When BYU finally made the decision to take its football team out of the Mountain West Conference in the summer of 2010 and on into the unknown land of conference independence, everyone had an opinion.

Some fans gleamed with excitement, some were fraught with uncertainty. The BYU board of trustees, the school administration, the coaching staff and everyone else in Provo had an opinion on what they were jumping into.

One perspective that got mildly over looked that summer is an important one, the player perspective. While a football game is a football game, going from playing for conference championships and standings is a different world than playing independent of a conference.

Senior left tackle Matt Reynolds acknowledged the difference in going from a conference schedule to an independent schedule, and said there was an adjustment.
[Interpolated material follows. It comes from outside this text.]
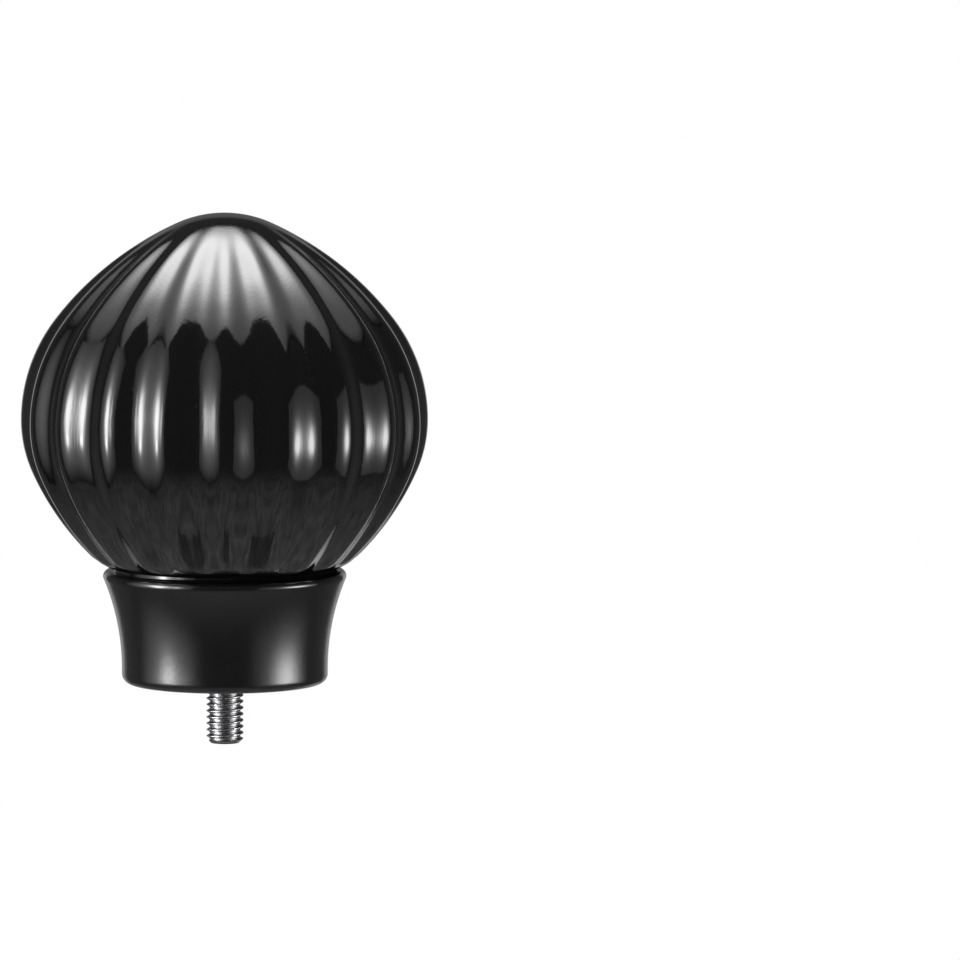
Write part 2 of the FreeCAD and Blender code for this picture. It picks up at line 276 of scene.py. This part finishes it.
flare_x = COLLAR_RADIUS + FLARE_RADIUS
lip_z = COLLAR_HEIGHT - LIP_RADIUS
lip_x = flare_x - math.sqrt((FLARE_RADIUS + LIP_RADIUS) ** 2 - (lip_z - WAIST_LEVEL) ** 2)
touch = math.atan2(lip_z - WAIST_LEVEL, lip_x - flare_x)
ease = INNER_EDGE_EASE
section = np.vstack([
    [(BORE_RADIUS + ease, 0.0), ((BORE_RADIUS + COLLAR_RADIUS) / 2, 0.0)],
    circle_part(COLLAR_RADIUS - EDGE_RADIUS, EDGE_RADIUS, EDGE_RADIUS, -math.pi / 2, 0, 20),
    circle_part(flare_x, WAIST_LEVEL, FLARE_RADIUS, math.pi, touch, 60),
    circle_part(lip_x, lip_z, LIP_RADIUS, touch - math.pi, math.pi / 2, 24)[1:],
    circle_part(RECESS_RADIUS + ease, COLLAR_HEIGHT - ease, ease, math.pi / 2, math.pi, 6),
    [(RECESS_RADIUS, recess_floor), (BORE_RADIUS, recess_floor), (BORE_RADIUS, ease)],
])
collar = stacked_piece("satin_collar", plain_rings(section, COLLAR_AROUND))
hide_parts("flared_collar")
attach(collar, "root")
print("lip radius", round((lip_x + LIP_RADIUS) / MM, 2), "mm")

# %% [markdown]
# The stud has an M6 thread at each end and a bare shank between them, hidden in the collar.
# A screw thread is one ridge wound round a rod. On a grid of angle and height the ridge is
# simply a wave whose phase is height over pitch less the share of a turn, so crests climb
# one pitch for each turn. A screw modifier would need its ends trimmed, and the wave doesn't.
# A rolled thread has a narrow flat crest, so the wave is clipped at the top, and a rounded
# root, so it is raised to a power. Both ends are chamfered by a cone that cuts it off.

# %% The thread
STUD_RADIUS = 2.95 * MM
PITCH = 1.0 * MM
THREAD_DEPTH = 0.52 * MM
BELOW_THE_CREST = 0.86
ROOT_ROUNDNESS = 1.9
STUD_REACH = 9.6 * MM
STUD_CHAMFER = 0.7 * MM
SHANK_RADIUS = 2.67 * MM
SHANK_EASE = 0.3 * MM
ROWS_PER_PITCH = 18
STUD_AROUND = 72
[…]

“The biggest difference just comes from playing teams you’re not used to playing. When we were in the Mountain West, we played San Diego State, Air Force, and all those guys every year, and you get to know their offenses and defenses very well. You get to know the teams very well. Now the challenge is playing teams like Ole Miss, Texas, and every game kind of becomes a preseason game or a postseason game because you’re playing people that you’re just not used to playing. It’s been different.”

While playing a vastly different schedule certainly has had its affects on the Cougars, one would seem to think it would be a bit more difficult to get up for a game every week without any conference tie-ins, but Reynolds dispelled that, saying, “We want to play the best we can regardless of where it is, and I think it’s a bit more motivational if anything because we want to prove that we can play anyone outside of the Mountain West and win.”

While BYU certainly showed the country this year that it can hang with some of the big boys of college football, beating Ole Miss in Oxford and narrowly losing to Texas in Austin, all while posting 10 total wins, there is no doubt that the boys in Provo had an atypical season. With coach Bronco Mendenhall at the helm and solid senior leadership from guys like Matt Reynolds, BYU turned the uncertainty into a positive, and the future is bright for the Cougars.